● Exercise requirements: Which lines below fall between the one containing "Reconstruct the object" and the one containing "JAW_OPEN = 25"? Repeat them exactly, counting both of those lines, and add nothing else.

● Data records:
— Begin —

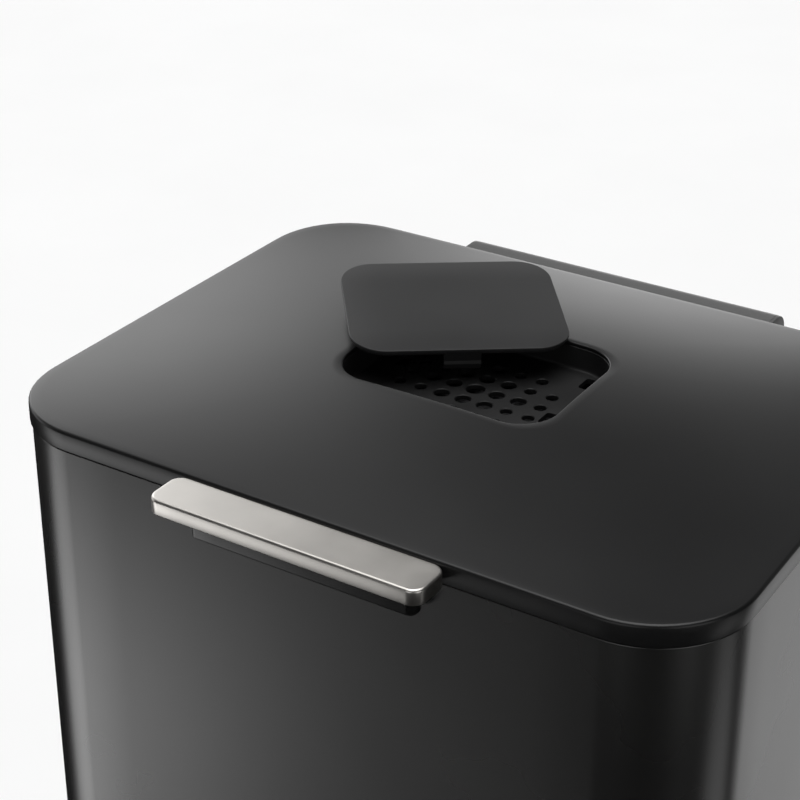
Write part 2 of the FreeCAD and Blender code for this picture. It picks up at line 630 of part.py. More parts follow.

— End —
— Begin —

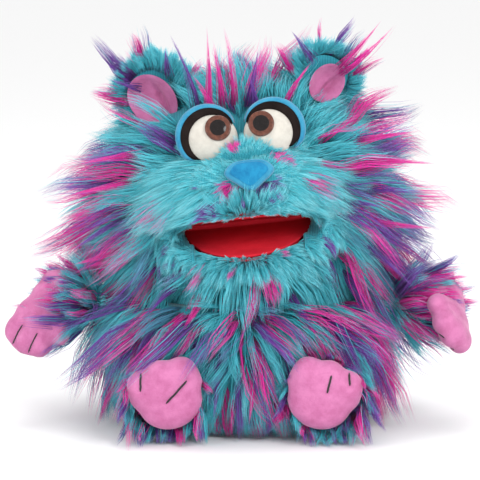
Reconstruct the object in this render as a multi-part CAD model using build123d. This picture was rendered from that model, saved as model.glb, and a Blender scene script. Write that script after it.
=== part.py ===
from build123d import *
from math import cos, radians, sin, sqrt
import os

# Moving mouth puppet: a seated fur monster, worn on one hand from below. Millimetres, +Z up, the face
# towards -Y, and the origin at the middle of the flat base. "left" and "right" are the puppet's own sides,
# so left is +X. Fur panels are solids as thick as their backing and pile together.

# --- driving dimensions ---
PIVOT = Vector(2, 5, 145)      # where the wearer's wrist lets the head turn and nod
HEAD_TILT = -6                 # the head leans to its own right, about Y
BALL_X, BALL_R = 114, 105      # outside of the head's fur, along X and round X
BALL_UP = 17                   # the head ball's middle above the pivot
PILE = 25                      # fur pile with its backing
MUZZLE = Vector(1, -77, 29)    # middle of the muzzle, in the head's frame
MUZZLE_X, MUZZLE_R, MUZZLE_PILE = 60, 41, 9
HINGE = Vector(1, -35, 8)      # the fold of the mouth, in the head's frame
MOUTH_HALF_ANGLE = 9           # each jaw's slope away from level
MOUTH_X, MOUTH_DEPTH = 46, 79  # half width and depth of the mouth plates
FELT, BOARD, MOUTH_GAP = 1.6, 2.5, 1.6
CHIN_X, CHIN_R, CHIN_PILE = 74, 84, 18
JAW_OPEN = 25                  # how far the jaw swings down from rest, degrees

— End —
— Begin —

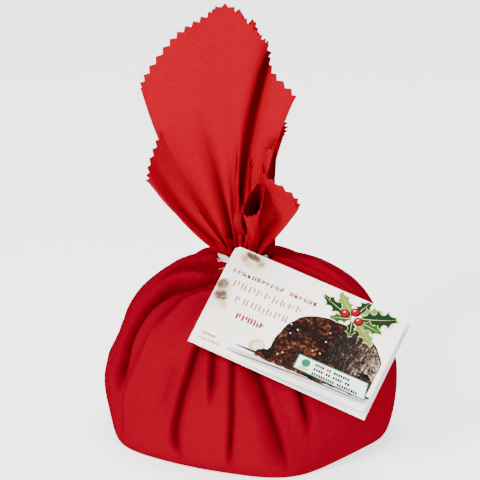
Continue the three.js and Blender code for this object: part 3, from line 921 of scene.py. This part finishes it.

— End —

● Output:
Reconstruct the object in this render as a multi-part CAD model using build123d. This picture was rendered from that model, saved as model.glb, and a Blender scene script. Write that script after it.
=== part.py ===
from build123d import *
from math import cos, radians, sin, sqrt
import os

# Moving mouth puppet: a seated fur monster, worn on one hand from below. Millimetres, +Z up, the face
# towards -Y, and the origin at the middle of the flat base. "left" and "right" are the puppet's own sides,
# so left is +X. Fur panels are solids as thick as their backing and pile together.

# --- driving dimensions ---
PIVOT = Vector(2, 5, 145)      # where the wearer's wrist lets the head turn and nod
HEAD_TILT = -6                 # the head leans to its own right, about Y
BALL_X, BALL_R = 114, 105      # outside of the head's fur, along X and round X
BALL_UP = 17                   # the head ball's middle above the pivot
PILE = 25                      # fur pile with its backing
MUZZLE = Vector(1, -77, 29)    # middle of the muzzle, in the head's frame
MUZZLE_X, MUZZLE_R, MUZZLE_PILE = 60, 41, 9
HINGE = Vector(1, -35, 8)      # the fold of the mouth, in the head's frame
MOUTH_HALF_ANGLE = 9           # each jaw's slope away from level
MOUTH_X, MOUTH_DEPTH = 46, 79  # half width and depth of the mouth plates
FELT, BOARD, MOUTH_GAP = 1.6, 2.5, 1.6
CHIN_X, CHIN_R, CHIN_PILE = 74, 84, 18
JAW_OPEN = 25                  # how far the jaw swings down from rest, degrees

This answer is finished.